• **Recorded information**
• • • •

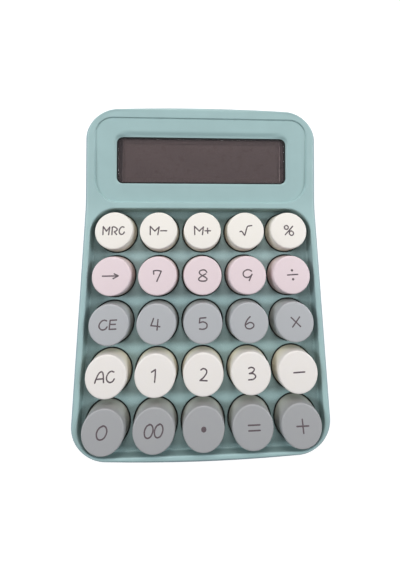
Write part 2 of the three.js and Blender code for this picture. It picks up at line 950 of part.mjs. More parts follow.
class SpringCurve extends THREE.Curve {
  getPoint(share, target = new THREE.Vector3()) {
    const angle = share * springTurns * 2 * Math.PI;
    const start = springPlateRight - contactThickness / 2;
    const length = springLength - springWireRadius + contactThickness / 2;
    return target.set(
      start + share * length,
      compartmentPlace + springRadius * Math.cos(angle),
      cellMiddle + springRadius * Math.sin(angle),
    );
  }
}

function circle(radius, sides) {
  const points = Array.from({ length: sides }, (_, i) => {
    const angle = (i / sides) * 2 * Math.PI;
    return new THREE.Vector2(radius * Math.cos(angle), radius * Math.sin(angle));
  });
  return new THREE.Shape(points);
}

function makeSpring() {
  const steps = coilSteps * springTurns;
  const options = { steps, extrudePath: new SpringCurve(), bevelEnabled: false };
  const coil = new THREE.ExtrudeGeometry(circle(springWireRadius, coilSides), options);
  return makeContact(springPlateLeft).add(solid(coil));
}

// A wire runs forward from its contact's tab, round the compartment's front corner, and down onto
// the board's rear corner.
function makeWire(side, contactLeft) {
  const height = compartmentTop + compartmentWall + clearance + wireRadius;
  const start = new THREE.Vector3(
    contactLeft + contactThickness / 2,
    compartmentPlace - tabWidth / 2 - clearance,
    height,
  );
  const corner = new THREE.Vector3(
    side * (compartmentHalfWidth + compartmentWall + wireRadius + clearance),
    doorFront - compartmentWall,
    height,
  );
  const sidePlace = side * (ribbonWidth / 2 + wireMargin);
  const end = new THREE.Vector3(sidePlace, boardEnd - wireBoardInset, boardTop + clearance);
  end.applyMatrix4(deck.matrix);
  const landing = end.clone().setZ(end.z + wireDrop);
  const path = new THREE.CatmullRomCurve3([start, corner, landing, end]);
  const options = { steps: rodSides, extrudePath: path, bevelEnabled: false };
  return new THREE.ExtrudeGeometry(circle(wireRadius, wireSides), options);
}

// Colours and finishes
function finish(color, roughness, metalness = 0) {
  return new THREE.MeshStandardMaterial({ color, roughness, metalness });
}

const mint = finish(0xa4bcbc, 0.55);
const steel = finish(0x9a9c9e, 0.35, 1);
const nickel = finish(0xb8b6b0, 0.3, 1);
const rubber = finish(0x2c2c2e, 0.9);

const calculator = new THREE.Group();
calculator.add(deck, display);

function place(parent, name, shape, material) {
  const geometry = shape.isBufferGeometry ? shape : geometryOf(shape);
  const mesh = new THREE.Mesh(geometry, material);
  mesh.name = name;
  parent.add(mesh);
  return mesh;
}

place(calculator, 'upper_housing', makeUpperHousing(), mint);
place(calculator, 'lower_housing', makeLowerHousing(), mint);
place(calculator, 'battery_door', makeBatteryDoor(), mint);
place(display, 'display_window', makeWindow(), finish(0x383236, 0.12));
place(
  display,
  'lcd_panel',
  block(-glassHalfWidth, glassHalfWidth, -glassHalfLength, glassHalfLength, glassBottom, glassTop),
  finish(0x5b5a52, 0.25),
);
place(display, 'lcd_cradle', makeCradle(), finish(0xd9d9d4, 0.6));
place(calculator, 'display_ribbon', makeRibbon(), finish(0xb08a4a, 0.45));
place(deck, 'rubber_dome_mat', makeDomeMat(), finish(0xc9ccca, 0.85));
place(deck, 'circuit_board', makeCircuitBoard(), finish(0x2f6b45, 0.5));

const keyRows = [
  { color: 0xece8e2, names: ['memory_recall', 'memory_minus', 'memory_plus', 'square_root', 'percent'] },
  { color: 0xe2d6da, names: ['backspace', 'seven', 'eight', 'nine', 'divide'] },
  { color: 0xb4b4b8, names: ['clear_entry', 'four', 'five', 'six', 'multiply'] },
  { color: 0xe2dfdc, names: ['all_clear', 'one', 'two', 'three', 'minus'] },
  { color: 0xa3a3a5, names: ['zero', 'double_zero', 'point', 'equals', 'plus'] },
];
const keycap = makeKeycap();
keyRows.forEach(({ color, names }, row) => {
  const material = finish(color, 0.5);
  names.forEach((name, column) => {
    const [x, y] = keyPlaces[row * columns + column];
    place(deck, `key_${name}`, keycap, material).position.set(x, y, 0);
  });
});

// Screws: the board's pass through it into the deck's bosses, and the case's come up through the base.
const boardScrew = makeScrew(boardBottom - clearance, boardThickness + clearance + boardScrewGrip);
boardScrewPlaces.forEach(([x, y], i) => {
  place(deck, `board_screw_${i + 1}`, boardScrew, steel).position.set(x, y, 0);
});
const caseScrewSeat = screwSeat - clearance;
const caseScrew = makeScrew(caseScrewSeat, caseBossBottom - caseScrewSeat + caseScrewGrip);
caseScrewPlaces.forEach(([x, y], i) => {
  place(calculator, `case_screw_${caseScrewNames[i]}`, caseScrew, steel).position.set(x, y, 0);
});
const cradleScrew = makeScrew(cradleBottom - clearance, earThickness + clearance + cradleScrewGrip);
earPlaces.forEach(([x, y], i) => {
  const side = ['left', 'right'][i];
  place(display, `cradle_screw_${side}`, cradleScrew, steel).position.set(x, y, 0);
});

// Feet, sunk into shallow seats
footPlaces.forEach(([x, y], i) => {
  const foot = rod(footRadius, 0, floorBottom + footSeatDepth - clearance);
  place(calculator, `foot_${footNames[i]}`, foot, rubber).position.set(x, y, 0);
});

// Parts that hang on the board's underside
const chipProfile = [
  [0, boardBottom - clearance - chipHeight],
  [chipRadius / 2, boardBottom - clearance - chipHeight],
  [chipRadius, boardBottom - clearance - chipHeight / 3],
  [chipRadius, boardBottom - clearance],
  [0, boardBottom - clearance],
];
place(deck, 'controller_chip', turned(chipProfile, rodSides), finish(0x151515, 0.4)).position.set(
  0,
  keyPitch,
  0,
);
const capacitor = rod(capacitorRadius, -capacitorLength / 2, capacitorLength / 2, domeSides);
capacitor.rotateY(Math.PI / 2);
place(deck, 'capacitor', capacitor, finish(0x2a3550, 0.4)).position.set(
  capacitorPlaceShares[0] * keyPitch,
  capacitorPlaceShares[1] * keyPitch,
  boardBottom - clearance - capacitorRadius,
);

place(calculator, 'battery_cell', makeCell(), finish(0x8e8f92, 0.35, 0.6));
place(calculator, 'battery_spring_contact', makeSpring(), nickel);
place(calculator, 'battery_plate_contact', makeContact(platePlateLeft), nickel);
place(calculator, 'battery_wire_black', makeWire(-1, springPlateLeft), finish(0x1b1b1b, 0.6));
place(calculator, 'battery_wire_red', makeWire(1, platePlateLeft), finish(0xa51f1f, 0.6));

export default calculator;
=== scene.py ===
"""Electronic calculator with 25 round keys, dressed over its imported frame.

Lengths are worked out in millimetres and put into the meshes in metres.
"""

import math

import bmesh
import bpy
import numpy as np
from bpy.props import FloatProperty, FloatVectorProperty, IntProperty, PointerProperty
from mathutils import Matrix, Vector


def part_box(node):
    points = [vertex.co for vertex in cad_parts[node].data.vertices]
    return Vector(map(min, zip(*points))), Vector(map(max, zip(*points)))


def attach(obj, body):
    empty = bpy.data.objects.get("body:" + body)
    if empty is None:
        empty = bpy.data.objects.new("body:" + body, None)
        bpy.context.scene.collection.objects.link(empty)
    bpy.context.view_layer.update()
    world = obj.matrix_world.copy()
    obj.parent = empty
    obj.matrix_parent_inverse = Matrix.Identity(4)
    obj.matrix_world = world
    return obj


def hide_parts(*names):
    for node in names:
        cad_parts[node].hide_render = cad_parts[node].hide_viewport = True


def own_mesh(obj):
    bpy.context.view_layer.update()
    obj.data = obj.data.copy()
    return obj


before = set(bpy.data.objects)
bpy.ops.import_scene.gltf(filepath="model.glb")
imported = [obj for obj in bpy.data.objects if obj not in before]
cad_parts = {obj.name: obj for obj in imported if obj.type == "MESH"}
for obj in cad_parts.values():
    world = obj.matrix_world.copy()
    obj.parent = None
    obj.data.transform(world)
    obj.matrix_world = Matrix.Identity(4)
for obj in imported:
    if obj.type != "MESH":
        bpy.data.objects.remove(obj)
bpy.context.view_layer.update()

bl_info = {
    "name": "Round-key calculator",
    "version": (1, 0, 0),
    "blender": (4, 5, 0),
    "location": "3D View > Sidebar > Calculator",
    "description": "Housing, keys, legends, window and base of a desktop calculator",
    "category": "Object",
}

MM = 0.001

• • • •

• **Written task**
Select every line above that contains the word "points", and copy it.

• **Reply to the task**
  const points = Array.from({ length: sides }, (_, i) => {
  return new THREE.Shape(points);
    points = [vertex.co for vertex in cad_parts[node].data.vertices]
    return Vector(map(min, zip(*points))), Vector(map(max, zip(*points)))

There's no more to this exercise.